Trust me, I was there at the time, and only Eminem, arguably the biggest and most notorious pop star in the world at the time, felt like more of a genuine threat. Not that they’d come to your house and menace you in person, you understand, unless you were a literal child at the time. In which case, what the hell were you doing watching that much Scuzz at that age?! No, the threat that Slipknot posed seemed more insidious. They wouldn’t come to your house in the dead of night, but they might inspire a bunch of impressionable teens to don masks of their own and do it.
I’m sure this all sounds just precious today, like hearing about how people genuinely thought computers wouldn’t be able to handle the switch from 1999 to 2000 and the world would end that very moment. However, I don’t think we’re just smarter or more savvy now. A cursory glance at the world shows we’re just as susceptible to moral panics over nothing than we ever were. Thus, I think the blame for the descent Slipknot made into cuddliness comes as much from the band themselves as anyone else.

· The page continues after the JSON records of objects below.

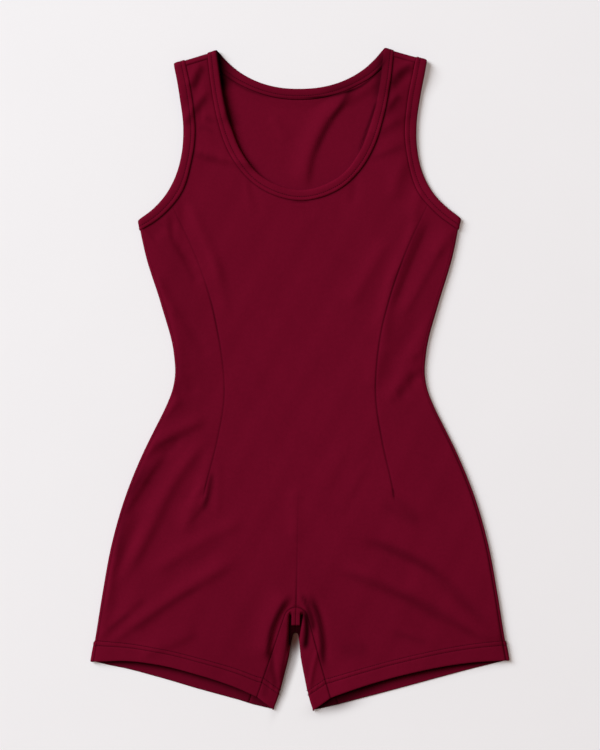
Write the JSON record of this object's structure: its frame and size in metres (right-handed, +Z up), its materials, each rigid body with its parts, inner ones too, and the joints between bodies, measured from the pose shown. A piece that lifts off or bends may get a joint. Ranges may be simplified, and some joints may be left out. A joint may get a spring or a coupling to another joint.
{
  "type": "short-legged sleeveless bodysuit, laid flat",
  "caption": "Burgundy sleeveless scoop-neck bodysuit with short legs, laid flat front up, with bound neck and armholes, princess darts and inner-leg gussets.",
  "frame": {"origin": "on the surface that the garment lies on, under the middle of its outline", "axes": "+Z up, out of the front of the garment; +Y towards the shoulders; +X towards the wearer's left"},
  "size_m": [0.493, 0.7762, 0.0107],
  "materials": {
    "burgundy_knit": "matte",
    "burgundy_binding": "matte"
  },
  "bodies": {
    "root": {"front": "burgundy_knit", "back": "burgundy_knit", "back_side_left": "burgundy_knit", "back_side_right": "burgundy_knit", "back_shoulder_left": "burgundy_knit", "back_shoulder_right": "burgundy_knit", "gusset_left": "burgundy_knit", "gusset_right": "burgundy_knit", "neck_binding": "burgundy_binding", "armhole_binding_left": "burgundy_binding", "armhole_binding_right": "burgundy_binding"}
  },
  "joints": []
}
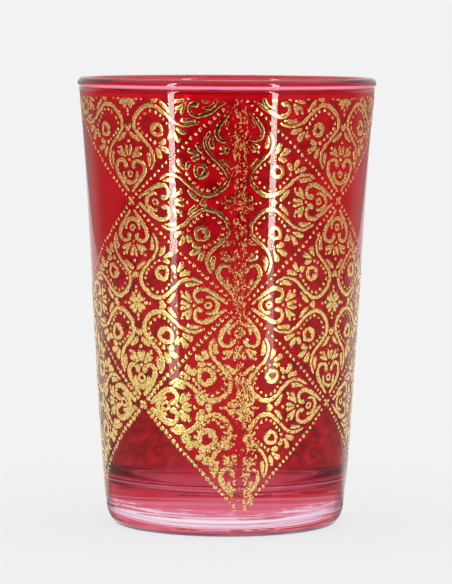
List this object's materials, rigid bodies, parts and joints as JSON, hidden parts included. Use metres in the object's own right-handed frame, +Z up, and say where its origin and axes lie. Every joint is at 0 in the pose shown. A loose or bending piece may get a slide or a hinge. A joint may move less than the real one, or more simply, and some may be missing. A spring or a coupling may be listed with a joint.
{
  "type": "moroccan tea glass",
  "caption": "Tapering tea glass: a thick-based clear tumbler with a ruby lacquer coat and a raised gold print of scrolls, hearts and leaves in a beaded trellis.",
  "frame": {"origin": "on the table plane, on the glass's axis", "axes": "+Z up the axis, -Y towards the viewer of the picture, whose side carries the print's seam"},
  "size_m": [0.0602, 0.0602, 0.09],
  "materials": {
    "clear_glass": "clear pressed soda-lime glass, fire polished at the lip",
    "ruby_lacquer": "thin transparent ruby lacquer baked on the outside, glossy, with ragged edges",
    "gold_print": "raised gold screen print, satin with bright tops and broken, speckled edges"
  },
  "bodies": {
    "root": {"glass_tumbler": "clear_glass", "ruby_coat": "ruby_lacquer", "trellis_beads": "gold_print", "crossing_flowers": "gold_print", "scroll_bands": "gold_print", "ring_dots": "gold_print", "rosebuds": "gold_print", "calyx_leaves": "gold_print", "spray_leaves": "gold_print", "heart_volutes": "gold_print", "heart_cups": "gold_print", "heart_buds": "gold_print", "palmettes": "gold_print", "palmette_dots": "gold_print", "comma_leaves": "gold_print", "twin_leaves": "gold_print", "small_hearts": "gold_print", "centre_stars": "gold_print", "star_dots": "gold_print"}
  },
  "joints": []
}
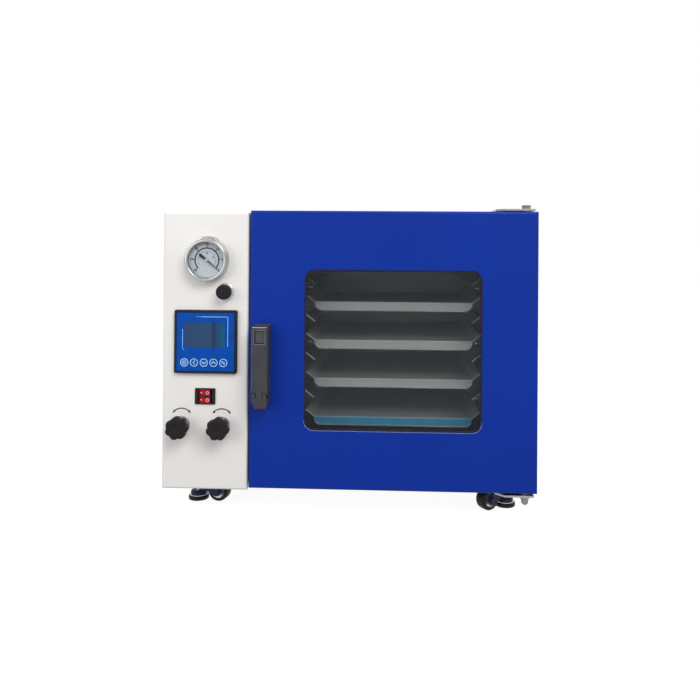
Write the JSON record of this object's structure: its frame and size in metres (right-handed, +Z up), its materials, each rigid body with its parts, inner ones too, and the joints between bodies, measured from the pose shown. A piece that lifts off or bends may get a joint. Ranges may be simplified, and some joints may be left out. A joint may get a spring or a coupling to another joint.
{
  "type": "vacuum oven",
  "caption": "Benchtop vacuum oven: white control bay with gauge and knobs, blue hinged door with a window, shelves in a steel chamber, on levelling casters.",
  "frame": {"origin": "centre of the bounding box in X and Y, on the floor under the feet", "axes": "+X to the right seen from the front, +Y from the door to the rear, +Z up"},
  "size_m": [0.58, 0.5042, 0.484],
  "materials": {
    "cabinet_white": "satin",
    "frame_steel": "satin",
    "door_blue": "satin",
    "door_inner": "satin",
    "chamber_steel": "satin",
    "shelf_metal": "satin",
    "seal_rubber": "matte",
    "heater_pad": "matte",
    "fibre": "matte",
    "window_glass": "gloss",
    "lens_glass": "gloss",
    "lamp": "gloss",
    "stainless": "satin",
    "handle_grey": "satin",
    "button_grey": "satin",
    "bezel_chrome": "polished",
    "dial_white": "satin",
    "pointer_black": "satin",
    "controller_blue": "satin",
    "display": "gloss",
    "key_blue": "satin",
    "switch_black": "satin",
    "rocker_red": "gloss",
    "knob_black": "satin",
    "valve_brass": "satin",
    "inlet_black": "satin",
    "yoke_blue": "satin",
    "wheel_black": "satin",
    "foot_steel": "satin"
  },
  "bodies": {
    "cabinet": {"outer_shell": "cabinet_white", "base_plate": "frame_steel", "rear_panel": "cabinet_white", "front_frame": "frame_steel", "control_fascia": "cabinet_white", "kingpins": "stainless", "chamber": "chamber_steel", "chamber_gasket": "seal_rubber", "jacket_heaters": "heater_pad", "insulation": "fibre", "rack_left": "chamber_steel", "rack_right": "chamber_steel", "hinge_plates": "stainless", "hinge_pins": "stainless", "gauge_case": "bezel_chrome", "gauge_dial": "dial_white", "gauge_lens": "lens_glass", "controller_housing": "controller_blue", "display_window": "display", "switch_housing": "switch_black", "fuse_holder": "switch_black", "vacuum_manifold": "valve_brass", "vacuum_port": "stainless", "power_inlet": "inlet_black", "shelf_1": "shelf_metal", "shelf_2": "shelf_metal", "shelf_3": "shelf_metal", "shelf_4": "shelf_metal"},
    "door": {"door_shell": "door_blue", "door_inner_plate": "door_inner", "outer_pane": "window_glass", "inner_glass": "window_glass", "led_bars": "lamp", "handle_base": "handle_grey"},
    "latch": {"latch_cam": "handle_grey"},
    "lever": {"handle_lever": "handle_grey"},
    "lever_button": {"handle_button": "button_grey"},
    "gauge_needle": {"gauge_pointer": "pointer_black"},
    "power_rocker": {"rocker_power": "rocker_red"},
    "light_rocker": {"rocker_light": "rocker_red"},
    "fuse_top": {"fuse_cap": "knob_black"},
    "vent_valve_knob": {"vent_knob": "knob_black"},
    "pump_valve_knob": {"vacuum_knob": "knob_black"},
    "panel_key_1": {"key_1": "key_blue"},
    "panel_key_2": {"key_2": "key_blue"},
    "panel_key_3": {"key_3": "key_blue"},
    "panel_key_4": {"key_4": "key_blue"},
    "panel_key_5": {"key_5": "key_blue"},
    "swivel_fl": {"caster_yoke_fl": "yoke_blue"},
    "wheel_fl": {"caster_wheel_fl": "wheel_black"},
    "foot_fl": {"caster_foot_fl": "foot_steel"},
    "swivel_fr": {"caster_yoke_fr": "yoke_blue"},
    "wheel_fr": {"caster_wheel_fr": "wheel_black"},
    "foot_fr": {"caster_foot_fr": "foot_steel"},
    "swivel_rl": {"caster_yoke_rl": "yoke_blue"},
    "wheel_rl": {"caster_wheel_rl": "wheel_black"},
    "foot_rl": {"caster_foot_rl": "foot_steel"},
    "swivel_rr": {"caster_yoke_rr": "yoke_blue"},
    "wheel_rr": {"caster_wheel_rr": "wheel_black"},
    "foot_rr": {"caster_foot_rr": "foot_steel"}
  },
  "joints": [
    {"name": "door_hinge", "type": "hinge", "parent": "cabinet", "child": "door", "pos_m": [0.2735, -0.20785, 0.2585], "axis": [0, 0, 1], "range_deg": [0, 165]},
    {"name": "handle_swing", "type": "hinge", "parent": "door", "child": "latch", "pos_m": [-0.132, -0.22385, 0.183], "axis": [0, 1, 0], "range_deg": [0, 90]},
    {"name": "handle_tilt", "type": "hinge", "parent": "latch", "child": "lever", "pos_m": [-0.132, -0.24065, 0.2], "axis": [1, 0, 0], "range_deg": [0, 25]},
    {"name": "handle_button_push", "type": "slide", "parent": "lever", "child": "lever_button", "axis": [0, 1, 0], "range_m": [0, 0.003], "stiffness_N_per_m": 800, "springref_m": -0.001},
    {"name": "gauge_needle_turn", "type": "hinge", "parent": "cabinet", "child": "gauge_needle", "pos_m": [-0.219, -0.22985, 0.396], "axis": [0, -1, 0], "range_deg": [0, 258], "stiffness_Nm_per_rad": 0.004},
    {"name": "key_1_push", "type": "slide", "parent": "cabinet", "child": "panel_key_1", "axis": [0, 1, 0], "range_m": [0, 0.0008], "stiffness_N_per_m": 1500, "springref_m": -0.0003},
    {"name": "key_2_push", "type": "slide", "parent": "cabinet", "child": "panel_key_2", "axis": [0, 1, 0], "range_m": [0, 0.0008], "stiffness_N_per_m": 1500, "springref_m": -0.0003},
    {"name": "key_3_push", "type": "slide", "parent": "cabinet", "child": "panel_key_3", "axis": [0, 1, 0], "range_m": [0, 0.0008], "stiffness_N_per_m": 1500, "springref_m": -0.0003},
    {"name": "key_4_push", "type": "slide", "parent": "cabinet", "child": "panel_key_4", "axis": [0, 1, 0], "range_m": [0, 0.0008], "stiffness_N_per_m": 1500, "springref_m": -0.0003},
    {"name": "key_5_push", "type": "slide", "parent": "cabinet", "child": "panel_key_5", "axis": [0, 1, 0], "range_m": [0, 0.0008], "stiffness_N_per_m": 1500, "springref_m": -0.0003},
    {"name": "power_rocker_tip", "type": "hinge", "parent": "cabinet", "child": "power_rocker", "pos_m": [-0.222, -0.21735, 0.1789], "axis": [0, 0, 1], "range_deg": [0, 24]},
    {"name": "light_rocker_tip", "type": "hinge", "parent": "cabinet", "child": "light_rocker", "pos_m": [-0.222, -0.21735, 0.1901], "axis": [0, 0, 1], "range_deg": [0, 24]},
    {"name": "fuse_cap_turn", "type": "hinge", "parent": "cabinet", "child": "fuse_top", "pos_m": [-0.1915, -0.22485, 0.347], "axis": [0, -1, 0], "range_deg": [0, 90]},
    {"name": "vent_valve_knob_turn", "type": "hinge", "parent": "cabinet", "child": "vent_valve_knob", "pos_m": [-0.259, -0.22385, 0.14], "axis": [0, -1, 0], "range_deg": [0, 720]},
    {"name": "pump_valve_knob_turn", "type": "hinge", "parent": "cabinet", "child": "pump_valve_knob", "pos_m": [-0.196, -0.22385, 0.14], "axis": [0, -1, 0], "range_deg": [0, 720]},
    {"name": "caster_swivel_fl", "type": "hinge", "parent": "cabinet", "child": "swivel_fl", "pos_m": [-0.252, -0.14885, 0.0517], "axis": [0, 0, 1], "continuous": true},
    {"name": "caster_roll_fl", "type": "hinge", "parent": "swivel_fl", "child": "wheel_fl", "pos_m": [-0.21483, -0.15675, 0.018], "axis": [0.2079, 0.9781, 0], "continuous": true},
    {"name": "caster_foot_screw_fl", "type": "slide", "parent": "swivel_fl", "child": "foot_fl", "axis": [0, 0, 1], "range_m": [-0.006, 0.006]},
    {"name": "caster_swivel_fr", "type": "hinge", "parent": "cabinet", "child": "swivel_fr", "pos_m": [0.252, -0.14885, 0.0517], "axis": [0, 0, 1], "continuous": true},
    {"name": "caster_roll_fr", "type": "hinge", "parent": "swivel_fr", "child": "wheel_fr", "pos_m": [0.22087, -0.17065, 0.018], "axis": [0.5736, -0.8192, 0], "continuous": true},
    {"name": "caster_foot_screw_fr", "type": "slide", "parent": "swivel_fr", "child": "foot_fr", "axis": [0, 0, 1], "range_m": [-0.006, 0.006]},
    {"name": "caster_swivel_rl", "type": "hinge", "parent": "cabinet", "child": "swivel_rl", "pos_m": [-0.252, 0.17565, 0.0517], "axis": [0, 0, 1], "continuous": true},
    {"name": "caster_roll_rl", "type": "hinge", "parent": "swivel_rl", "child": "wheel_rl", "pos_m": [-0.21677, 0.16142, 0.018], "axis": [0.3746, 0.9272, 0], "continuous": true},
    {"name": "caster_foot_screw_rl", "type": "slide", "parent": "swivel_rl", "child": "foot_rl", "axis": [0, 0, 1], "range_m": [-0.006, 0.006]},
    {"name": "caster_swivel_rr", "type": "hinge", "parent": "cabinet", "child": "swivel_rr", "pos_m": [0.252, 0.17565, 0.0517], "axis": [0, 0, 1], "continuous": true},
    {"name": "caster_roll_rr", "type": "hinge", "parent": "swivel_rr", "child": "wheel_rr", "pos_m": [0.21629, 0.18865, 0.018], "axis": [-0.342, -0.9397, 0], "continuous": true},
    {"name": "caster_foot_screw_rr", "type": "slide", "parent": "swivel_rr", "child": "foot_rr", "axis": [0, 0, 1], "range_m": [-0.006, 0.006]}
  ]
}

I mean, how does a band retain any sense of danger or counter-culture cred when its frontman keeps popping up in episodes of British panel show QI? Or videos by the cringe-worthy YouTuber Nostalgia Critic? Corey Taylor once raged his way through genuinely disturbing tracks like ‘Iowa’ and ‘Scissors’, and now he’s making content? Surely this is something you do when middle age, family and money take their toll on hellraising rock ‘n’ roll youth, right?

How did Slipknot mature?
Well, not necessarily. The truth is that from the moment Slipknot broke into the mainstream with their debut album, the heavy metal aristocracy absolutely loved them. There’s more pushback from the metal elder statesmen on the likes of Sleep Token and Bring Me the Horizon than there ever was for Slipknot. I very much don’t think this was their intention. One listen to their debut album shows this was a band convinced they’d spent their careers touring with the likes of Fantômas and Mr Bungle and not literal Ozzy Osbourne.
That’s not an exaggeration, by the way. Slipknot made their Ozzfest debut before they’d even released their debut album. Before they released their second album, they’d moved from a mid-afternoon slot on the second stage to the main support slot before Black Sabbath themselves. As an interview with Corey Taylor showed, this wasn’t simply Sharon Osbourne going with what was hot with the kids. Ozzy himself was all in on ‘The ‘Knot’.
When asked about the first time he met Ozzy Osbourne, Taylor said, “It was Ozzfest ’99, I was sitting at a table with Sharon, and Jack, and a couple of the guys in the band when, outta nowhere, here comes Ozzy. She introduced us, and he goes, ‘Oh, you’re in Slipknot?’ He’s like, ‘There’s nine people right? I want to be number ten!’ He gave me a huge hug, and it was like being baptised and knighted all at the same time.”
As passing of the torch moments go, the ‘Prince of Darkness’ himself asking to be in your band doesn’t get more on the nose than that. To this day, Osbourne goes down in Slipknot fan lore as the band’s unofficial number ten. Perhaps that was the moment where Slipknot realised they could go from being loathed and feared to loved. It’s what we all want in the end, isn’t it? No matter what literal or metaphorical masks we might wear during the day.